# [Problem to work on]
Copy out exactly the lines from the start of the data to the line containing "cone under the". Include both.

[Modeling code records]
BEGIN
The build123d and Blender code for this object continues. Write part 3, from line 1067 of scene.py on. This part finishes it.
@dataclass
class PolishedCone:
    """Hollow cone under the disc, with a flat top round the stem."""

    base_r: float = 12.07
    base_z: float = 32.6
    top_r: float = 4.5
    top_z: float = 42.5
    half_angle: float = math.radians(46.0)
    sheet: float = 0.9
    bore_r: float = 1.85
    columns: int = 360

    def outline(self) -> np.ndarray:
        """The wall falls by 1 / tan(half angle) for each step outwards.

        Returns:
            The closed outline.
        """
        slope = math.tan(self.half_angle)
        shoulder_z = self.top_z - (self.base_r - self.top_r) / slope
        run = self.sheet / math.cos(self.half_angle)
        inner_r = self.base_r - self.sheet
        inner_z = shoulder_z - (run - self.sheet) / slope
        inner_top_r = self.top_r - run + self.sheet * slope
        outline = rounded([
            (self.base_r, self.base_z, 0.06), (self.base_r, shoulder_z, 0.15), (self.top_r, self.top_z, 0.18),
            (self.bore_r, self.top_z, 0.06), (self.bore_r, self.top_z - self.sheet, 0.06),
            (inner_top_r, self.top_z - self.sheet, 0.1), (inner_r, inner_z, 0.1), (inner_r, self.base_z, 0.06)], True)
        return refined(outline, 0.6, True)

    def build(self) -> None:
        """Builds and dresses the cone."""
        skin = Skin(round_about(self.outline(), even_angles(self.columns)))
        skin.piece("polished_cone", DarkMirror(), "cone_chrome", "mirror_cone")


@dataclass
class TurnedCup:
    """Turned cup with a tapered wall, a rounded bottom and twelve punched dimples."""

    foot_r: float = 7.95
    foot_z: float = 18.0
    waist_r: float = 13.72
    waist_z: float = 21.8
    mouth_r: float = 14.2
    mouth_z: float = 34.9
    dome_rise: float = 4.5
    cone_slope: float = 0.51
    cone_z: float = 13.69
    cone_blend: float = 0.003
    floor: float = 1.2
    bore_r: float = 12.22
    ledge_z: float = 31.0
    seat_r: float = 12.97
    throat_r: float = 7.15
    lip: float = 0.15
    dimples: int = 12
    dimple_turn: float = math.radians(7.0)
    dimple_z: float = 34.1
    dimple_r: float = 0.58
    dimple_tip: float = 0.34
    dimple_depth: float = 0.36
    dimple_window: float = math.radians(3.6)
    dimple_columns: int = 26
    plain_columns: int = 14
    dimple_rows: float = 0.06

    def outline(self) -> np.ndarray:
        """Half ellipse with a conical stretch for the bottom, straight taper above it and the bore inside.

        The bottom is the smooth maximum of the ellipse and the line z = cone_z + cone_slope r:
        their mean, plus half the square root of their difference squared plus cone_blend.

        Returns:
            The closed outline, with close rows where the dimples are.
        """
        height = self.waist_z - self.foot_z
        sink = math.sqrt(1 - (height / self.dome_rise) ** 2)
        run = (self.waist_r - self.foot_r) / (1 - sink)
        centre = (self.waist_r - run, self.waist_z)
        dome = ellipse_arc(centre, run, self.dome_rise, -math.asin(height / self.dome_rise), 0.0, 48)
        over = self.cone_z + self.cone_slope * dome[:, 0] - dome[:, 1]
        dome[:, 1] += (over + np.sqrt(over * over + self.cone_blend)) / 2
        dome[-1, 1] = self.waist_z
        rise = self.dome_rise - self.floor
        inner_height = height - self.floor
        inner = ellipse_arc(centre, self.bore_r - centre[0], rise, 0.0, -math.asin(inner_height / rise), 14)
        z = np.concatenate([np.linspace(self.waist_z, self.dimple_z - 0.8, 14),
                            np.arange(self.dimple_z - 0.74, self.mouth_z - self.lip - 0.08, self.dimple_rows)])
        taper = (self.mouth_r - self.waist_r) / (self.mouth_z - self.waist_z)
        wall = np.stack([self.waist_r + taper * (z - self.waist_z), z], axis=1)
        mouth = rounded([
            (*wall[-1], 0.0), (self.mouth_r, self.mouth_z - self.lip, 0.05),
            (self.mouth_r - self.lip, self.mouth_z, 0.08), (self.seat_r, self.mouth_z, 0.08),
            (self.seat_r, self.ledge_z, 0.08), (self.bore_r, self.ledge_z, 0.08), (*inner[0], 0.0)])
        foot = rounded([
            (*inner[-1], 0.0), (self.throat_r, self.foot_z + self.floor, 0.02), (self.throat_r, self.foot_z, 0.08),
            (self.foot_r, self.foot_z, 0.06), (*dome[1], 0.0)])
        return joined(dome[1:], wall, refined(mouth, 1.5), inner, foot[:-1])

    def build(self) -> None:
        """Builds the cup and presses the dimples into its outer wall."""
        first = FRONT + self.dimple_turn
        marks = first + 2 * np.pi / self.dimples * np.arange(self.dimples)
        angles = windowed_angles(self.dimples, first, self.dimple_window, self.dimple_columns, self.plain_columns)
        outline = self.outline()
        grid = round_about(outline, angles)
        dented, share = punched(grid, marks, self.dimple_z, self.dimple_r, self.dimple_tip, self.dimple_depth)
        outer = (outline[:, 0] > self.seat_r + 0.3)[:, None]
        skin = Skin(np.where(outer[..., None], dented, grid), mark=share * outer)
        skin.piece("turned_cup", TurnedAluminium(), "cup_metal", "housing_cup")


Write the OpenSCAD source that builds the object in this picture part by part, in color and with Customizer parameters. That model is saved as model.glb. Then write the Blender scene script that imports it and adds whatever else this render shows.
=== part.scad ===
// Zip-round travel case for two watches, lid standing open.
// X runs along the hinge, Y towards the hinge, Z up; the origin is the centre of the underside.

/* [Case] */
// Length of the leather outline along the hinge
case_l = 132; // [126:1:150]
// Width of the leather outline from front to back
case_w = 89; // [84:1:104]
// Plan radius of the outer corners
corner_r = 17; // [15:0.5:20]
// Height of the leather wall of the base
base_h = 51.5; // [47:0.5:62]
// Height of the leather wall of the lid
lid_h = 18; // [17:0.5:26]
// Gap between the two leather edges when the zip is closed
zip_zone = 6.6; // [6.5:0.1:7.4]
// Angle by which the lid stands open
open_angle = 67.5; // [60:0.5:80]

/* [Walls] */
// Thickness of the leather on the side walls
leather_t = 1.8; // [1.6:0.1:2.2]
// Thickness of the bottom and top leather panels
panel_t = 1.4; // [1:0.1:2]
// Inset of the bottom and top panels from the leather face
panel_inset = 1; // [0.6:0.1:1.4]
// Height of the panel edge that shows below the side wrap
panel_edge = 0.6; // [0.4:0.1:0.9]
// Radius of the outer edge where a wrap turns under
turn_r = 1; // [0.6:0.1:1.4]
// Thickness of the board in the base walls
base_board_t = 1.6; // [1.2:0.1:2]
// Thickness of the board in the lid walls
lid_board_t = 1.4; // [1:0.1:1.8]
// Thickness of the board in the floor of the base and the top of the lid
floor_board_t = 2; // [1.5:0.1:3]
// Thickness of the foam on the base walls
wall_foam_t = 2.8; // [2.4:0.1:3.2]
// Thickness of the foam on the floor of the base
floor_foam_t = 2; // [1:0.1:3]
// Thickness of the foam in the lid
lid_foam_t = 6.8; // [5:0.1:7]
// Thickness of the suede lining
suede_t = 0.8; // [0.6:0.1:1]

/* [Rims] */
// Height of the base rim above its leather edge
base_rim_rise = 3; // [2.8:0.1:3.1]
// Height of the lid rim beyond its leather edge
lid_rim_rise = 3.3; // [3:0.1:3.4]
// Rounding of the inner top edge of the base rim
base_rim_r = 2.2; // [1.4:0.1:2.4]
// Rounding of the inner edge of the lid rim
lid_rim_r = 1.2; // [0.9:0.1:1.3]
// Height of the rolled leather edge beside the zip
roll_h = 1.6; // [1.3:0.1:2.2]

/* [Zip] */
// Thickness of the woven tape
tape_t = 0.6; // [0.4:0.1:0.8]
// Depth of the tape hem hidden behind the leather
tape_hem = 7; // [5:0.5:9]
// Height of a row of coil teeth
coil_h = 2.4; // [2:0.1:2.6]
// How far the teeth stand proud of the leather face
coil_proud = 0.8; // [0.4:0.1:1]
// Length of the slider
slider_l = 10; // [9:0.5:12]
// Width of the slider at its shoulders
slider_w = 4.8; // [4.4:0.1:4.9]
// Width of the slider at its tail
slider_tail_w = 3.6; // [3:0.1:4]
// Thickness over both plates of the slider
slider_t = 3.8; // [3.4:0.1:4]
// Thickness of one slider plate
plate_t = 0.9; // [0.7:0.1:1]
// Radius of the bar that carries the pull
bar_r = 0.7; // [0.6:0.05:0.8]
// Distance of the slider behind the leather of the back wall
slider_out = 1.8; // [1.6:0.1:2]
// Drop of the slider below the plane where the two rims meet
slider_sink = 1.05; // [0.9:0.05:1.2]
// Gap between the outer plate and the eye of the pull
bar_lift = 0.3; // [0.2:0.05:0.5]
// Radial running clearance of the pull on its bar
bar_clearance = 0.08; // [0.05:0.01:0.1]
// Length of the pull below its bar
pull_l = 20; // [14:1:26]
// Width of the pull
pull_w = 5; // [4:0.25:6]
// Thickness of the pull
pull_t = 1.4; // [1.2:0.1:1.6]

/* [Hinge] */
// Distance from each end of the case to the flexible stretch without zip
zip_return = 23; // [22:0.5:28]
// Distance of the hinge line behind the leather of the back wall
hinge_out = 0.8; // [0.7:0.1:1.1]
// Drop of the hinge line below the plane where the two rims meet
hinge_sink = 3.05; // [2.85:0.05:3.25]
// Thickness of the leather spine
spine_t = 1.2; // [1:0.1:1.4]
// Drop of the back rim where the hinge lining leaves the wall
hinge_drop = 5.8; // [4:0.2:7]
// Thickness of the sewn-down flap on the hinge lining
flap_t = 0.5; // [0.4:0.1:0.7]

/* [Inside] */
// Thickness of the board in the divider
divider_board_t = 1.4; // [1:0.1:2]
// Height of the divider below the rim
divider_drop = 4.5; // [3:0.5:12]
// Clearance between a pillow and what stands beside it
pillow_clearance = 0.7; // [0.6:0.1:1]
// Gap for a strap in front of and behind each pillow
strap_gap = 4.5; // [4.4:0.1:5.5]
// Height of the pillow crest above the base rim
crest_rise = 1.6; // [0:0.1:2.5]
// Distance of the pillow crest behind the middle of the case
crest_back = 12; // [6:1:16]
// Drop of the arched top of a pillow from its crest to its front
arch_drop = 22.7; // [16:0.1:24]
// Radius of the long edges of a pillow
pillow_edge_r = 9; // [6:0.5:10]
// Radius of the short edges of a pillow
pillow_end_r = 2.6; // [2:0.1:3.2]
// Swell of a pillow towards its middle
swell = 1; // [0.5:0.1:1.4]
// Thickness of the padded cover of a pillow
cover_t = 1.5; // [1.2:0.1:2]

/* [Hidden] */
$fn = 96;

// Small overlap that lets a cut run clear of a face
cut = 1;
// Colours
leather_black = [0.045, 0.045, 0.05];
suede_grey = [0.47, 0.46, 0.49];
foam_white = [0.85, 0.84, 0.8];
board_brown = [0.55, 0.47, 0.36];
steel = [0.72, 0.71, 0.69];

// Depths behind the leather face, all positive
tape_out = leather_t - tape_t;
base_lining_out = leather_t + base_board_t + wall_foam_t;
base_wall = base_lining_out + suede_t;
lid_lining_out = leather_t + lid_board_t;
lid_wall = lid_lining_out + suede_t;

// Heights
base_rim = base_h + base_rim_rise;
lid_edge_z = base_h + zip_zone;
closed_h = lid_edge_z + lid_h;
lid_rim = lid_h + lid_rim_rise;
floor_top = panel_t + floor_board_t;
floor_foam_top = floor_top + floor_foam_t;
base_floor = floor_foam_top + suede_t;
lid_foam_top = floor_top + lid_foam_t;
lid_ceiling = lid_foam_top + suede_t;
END
# [Exercise output]
The build123d and Blender code for this object continues. Write part 3, from line 1067 of scene.py on. This part finishes it.
@dataclass
class PolishedCone:
    """Hollow cone under the disc, with a flat top round the stem."""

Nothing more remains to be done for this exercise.